Bahkan setelah era penjajahan, ada
pemimpin-pemimpin yang memberlakukan kebijakan tidak adil, korupsi, atau
menindas rakyat demi kekuasaan. Contoh ini terlihat dalam beberapa pemerintahan
otoriter yang menekan hak-hak rakyat atau memanfaatkan kekayaan negara untuk
kepentingan pribadi.
Kebijakan yang tidak adil sering kali
menyebabkan rakyat kehilangan mata pencaharian atau penghasilan.Ketidakadilan
memicu berbagai bentuk perlawanan, baik dalam bentuk demonstrasi maupun
pemberontakan bersenjata. Rakyat yang tertindas sulit mendapatkan akses
pendidikan, kesehatan, dan kemajuan ekonomi.
Dalam banyak kasus, rakyat akhirnya
bangkit melawan penguasa yang tidak adil melalui perlawanan rakyat, perjuangan
diplomasi, atau reformasi pemerintahan. Salah satu contoh penting adalah
perjuangan kemerdekaan Indonesia untuk mengakhiri eksploitasi kolonial.
Para penjajah dan penguasa zalim adalah
cermin sosok fir’aun sebagaimana dahulu terjadi zaman Nabi Musa. Puncak musibah
terjadi ketika Fir'aun dan tentaranya tenggelam di Laut Merah saat mengejar
Nabi Musa dan pengikutnya. Kejadian ini menunjukkan akhir yang tragis bagi
seorang pemimpin yang sombong dan zalim.
Allah menenggelamkan Fir'aun dan
pasukannya di Laut Merah karena kedurhakaannya digambarkan Allah dalam tiga
ayat. Pertama, Surah Al-Qasas (28:40):
"Maka Kami menghukum dia
(Fir‘aun) dan bala tentaranya, lalu Kami lemparkan mereka ke dalam laut. Maka
lihatlah bagaimana akibat orang-orang yang zalim."
Kedua, Surah
Yunus (10:90-92): "Dan Kami selamatkan Bani Israil
melintasi laut, kemudian Fir‘aun dan bala tentaranya mengikuti mereka untuk
menzalimi dan menindas (mereka).

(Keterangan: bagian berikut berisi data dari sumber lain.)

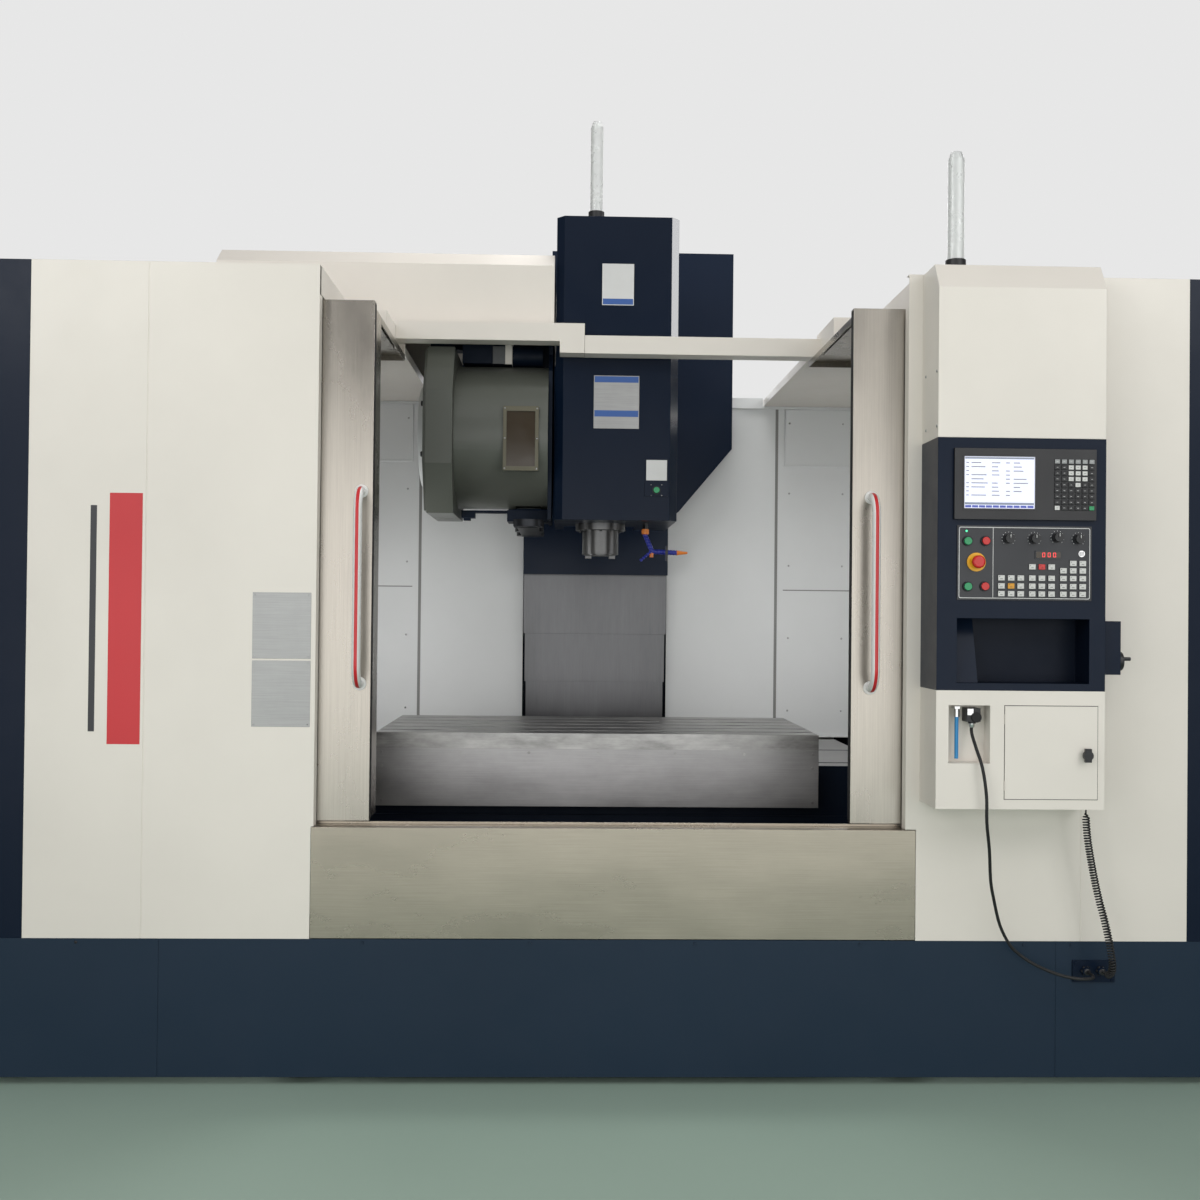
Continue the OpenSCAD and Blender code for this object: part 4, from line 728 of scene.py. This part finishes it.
def makePanelMarks():
    # generic marks where a machine's name and its table of data would be
    for name, mark, front, material in (("redBar", "bar", -0.6, redPaint), ("greyLine", "line", -0.5, greyPrint)):
        platePiece(name, leftPanelMarks[mark], (front, 0.2), material, 0.2)
    x0, z0, x1, z1 = leftPanelMarks["plates"]
    middle, gap, inset = (z0 + z1) / 2, leftPanelMarks["gap"], leftPanelMarks["rivetInset"]
    for name, low, high in (("upperDataPlate", middle + gap, z1), ("lowerDataPlate", z0, middle - gap)):
        platePiece(name, (x0, low, x1, high), (-1.2, 0.2), plateGrey, 0.5)
        spots = grid((x0 + inset, x1 - inset), -1.0, (low + inset, high - inset))
        setOnPoints(name + "Rivets", buttonScrew, spots, bareSteel, size=0.5)


makePanelMarks()
print("panel marks made")


# Doors

door = {"soft": 1.0, "leftEdge": -787, "rightEdge": 779, "window": (240, 760, 1350, 2050), "face": 55,
        "gasketOut": 14, "gasketIn": 2, "gasket": (52.5, 56), "seal": (58, 90, 840, 2515), "sealWidth": 0.8}
handle = {"x": (-823, 841), "grip": -21, "low": 1338, "high": 1838, "bow": 62, "diameter": 28, "flange": 44,
          "stripe": 4.2, "stripeBend": 255}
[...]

Hingga ketika Fir‘aun hampir tenggelam dia
berkata, 'Aku percaya bahwa tidak ada Tuhan melainkan Tuhan yang dipercayai
oleh Bani Israil, dan aku termasuk orang-orang yang berserah diri.' (Allah
berfirman), 'Apakah sekarang (baru kamu percaya), padahal sesungguhnya kamu
telah durhaka sejak dahulu, dan kamu termasuk orang-orang yang berbuat
kerusakan?'
Ketiga, Surah Al-Fajr (89:10-13): "Dan
(terhadap) Fir‘aun yang mempunyai pasak-pasak (tentara yang banyak), yang
berbuat sewenang-wenang dalam negeri, lalu mereka banyak berbuat kerusakan
dalam negeri itu, karena itu Tuhanmu menimpakan cemeti azab kepada
mereka."
Kisah fir'aun menjadi pelajaran bagi
umat manusia tentang bahaya kesombongan, kekejaman, dan penolakan terhadap
kebenaran. Dalam Al-Qur'an, kisah ini diulang-ulang untuk mengingatkan manusia
agar menjauhi sifat-sifat buruk yang ditunjukkan oleh fir'aun.